-- begin MATERIAL FOR THE TASK --
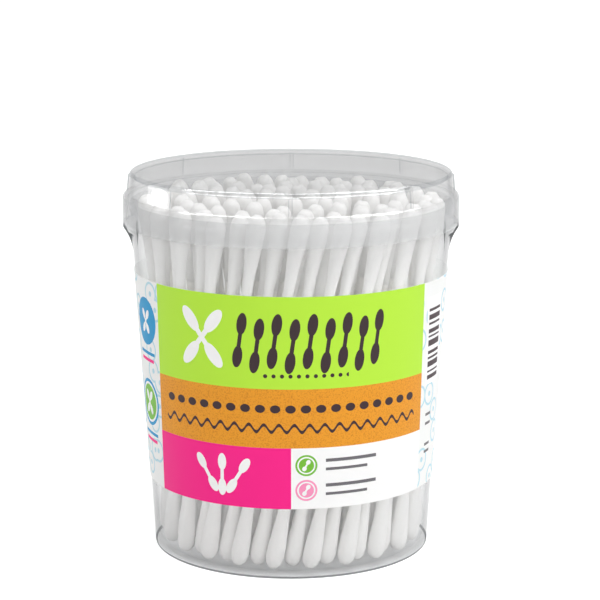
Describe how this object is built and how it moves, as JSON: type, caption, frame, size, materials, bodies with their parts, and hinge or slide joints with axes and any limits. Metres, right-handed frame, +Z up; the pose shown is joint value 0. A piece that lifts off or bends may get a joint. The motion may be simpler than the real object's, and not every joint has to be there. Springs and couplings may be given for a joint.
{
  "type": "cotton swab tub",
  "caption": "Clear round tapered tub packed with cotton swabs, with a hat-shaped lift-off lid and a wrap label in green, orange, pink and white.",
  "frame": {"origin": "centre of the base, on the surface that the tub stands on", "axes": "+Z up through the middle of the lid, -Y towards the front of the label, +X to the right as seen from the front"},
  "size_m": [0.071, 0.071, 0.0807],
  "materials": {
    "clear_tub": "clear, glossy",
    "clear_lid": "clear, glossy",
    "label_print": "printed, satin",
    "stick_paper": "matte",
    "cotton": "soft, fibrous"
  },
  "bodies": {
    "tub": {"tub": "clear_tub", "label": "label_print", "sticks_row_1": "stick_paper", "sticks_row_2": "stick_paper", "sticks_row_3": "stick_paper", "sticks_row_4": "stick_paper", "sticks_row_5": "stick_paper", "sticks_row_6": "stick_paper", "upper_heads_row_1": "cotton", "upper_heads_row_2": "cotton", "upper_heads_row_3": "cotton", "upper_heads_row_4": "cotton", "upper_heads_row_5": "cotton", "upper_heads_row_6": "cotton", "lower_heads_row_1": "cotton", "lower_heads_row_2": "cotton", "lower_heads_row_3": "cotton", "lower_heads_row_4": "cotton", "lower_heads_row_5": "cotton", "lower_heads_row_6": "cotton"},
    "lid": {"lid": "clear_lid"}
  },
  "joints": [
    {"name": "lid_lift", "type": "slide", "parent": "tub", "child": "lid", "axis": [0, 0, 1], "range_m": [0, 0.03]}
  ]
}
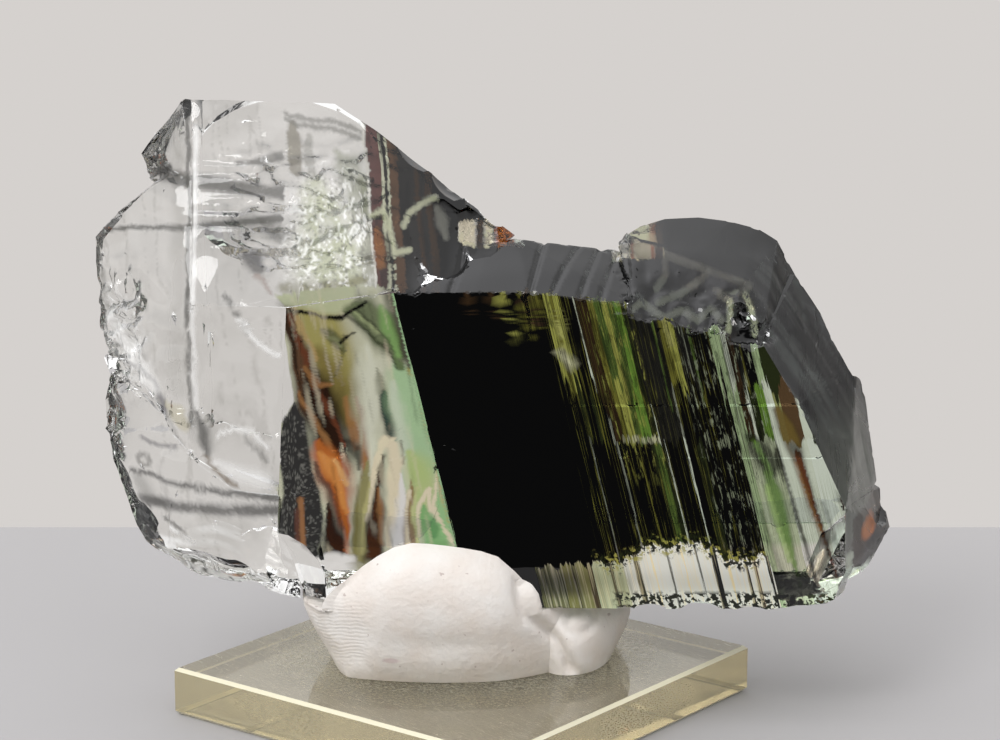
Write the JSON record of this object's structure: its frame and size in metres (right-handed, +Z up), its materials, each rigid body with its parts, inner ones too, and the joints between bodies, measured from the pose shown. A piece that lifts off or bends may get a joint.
-- end MATERIAL FOR THE TASK --
AIM OF THE EXERCISE:
Repeat every line of the records above exactly.

EXPECTED ANSWER:
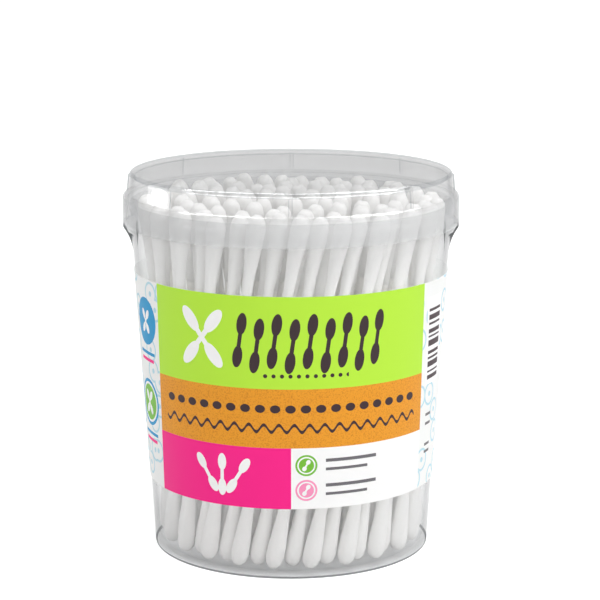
Describe how this object is built and how it moves, as JSON: type, caption, frame, size, materials, bodies with their parts, and hinge or slide joints with axes and any limits. Metres, right-handed frame, +Z up; the pose shown is joint value 0. A piece that lifts off or bends may get a joint. The motion may be simpler than the real object's, and not every joint has to be there. Springs and couplings may be given for a joint.
{
  "type": "cotton swab tub",
  "caption": "Clear round tapered tub packed with cotton swabs, with a hat-shaped lift-off lid and a wrap label in green, orange, pink and white.",
  "frame": {"origin": "centre of the base, on the surface that the tub stands on", "axes": "+Z up through the middle of the lid, -Y towards the front of the label, +X to the right as seen from the front"},
  "size_m": [0.071, 0.071, 0.0807],
  "materials": {
    "clear_tub": "clear, glossy",
    "clear_lid": "clear, glossy",
    "label_print": "printed, satin",
    "stick_paper": "matte",
    "cotton": "soft, fibrous"
  },
  "bodies": {
    "tub": {"tub": "clear_tub", "label": "label_print", "sticks_row_1": "stick_paper", "sticks_row_2": "stick_paper", "sticks_row_3": "stick_paper", "sticks_row_4": "stick_paper", "sticks_row_5": "stick_paper", "sticks_row_6": "stick_paper", "upper_heads_row_1": "cotton", "upper_heads_row_2": "cotton", "upper_heads_row_3": "cotton", "upper_heads_row_4": "cotton", "upper_heads_row_5": "cotton", "upper_heads_row_6": "cotton", "lower_heads_row_1": "cotton", "lower_heads_row_2": "cotton", "lower_heads_row_3": "cotton", "lower_heads_row_4": "cotton", "lower_heads_row_5": "cotton", "lower_heads_row_6": "cotton"},
    "lid": {"lid": "clear_lid"}
  },
  "joints": [
    {"name": "lid_lift", "type": "slide", "parent": "tub", "child": "lid", "axis": [0, 0, 1], "range_m": [0, 0.03]}
  ]
}
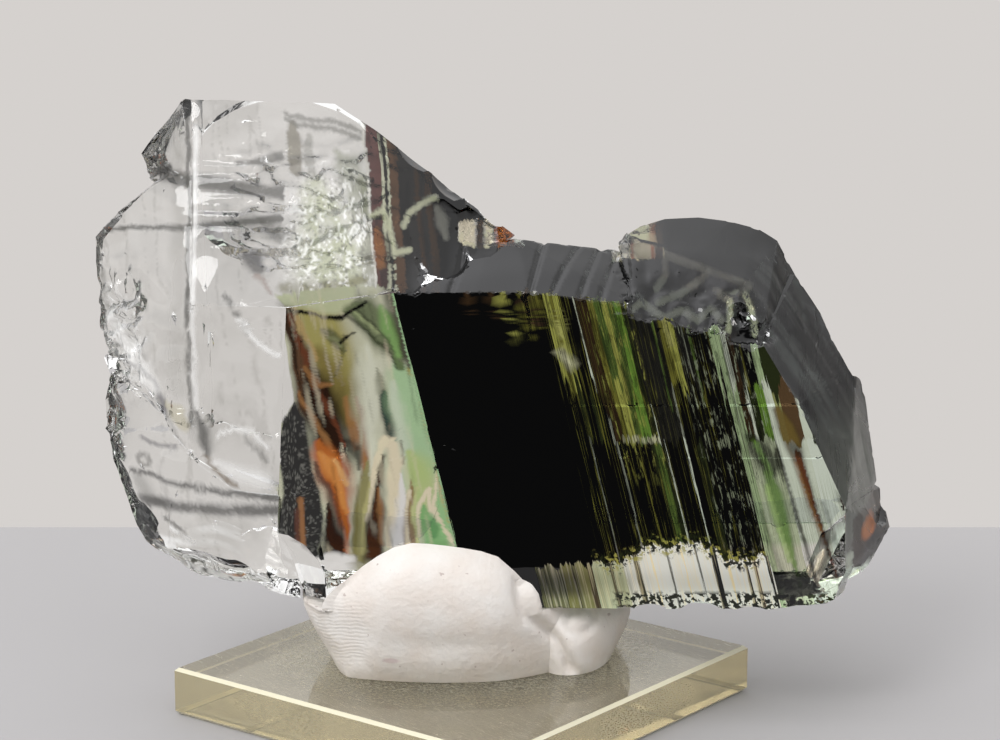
Write the JSON record of this object's structure: its frame and size in metres (right-handed, +Z up), its materials, each rigid body with its parts, inner ones too, and the joints between bodies, measured from the pose shown. A piece that lifts off or bends may get a joint.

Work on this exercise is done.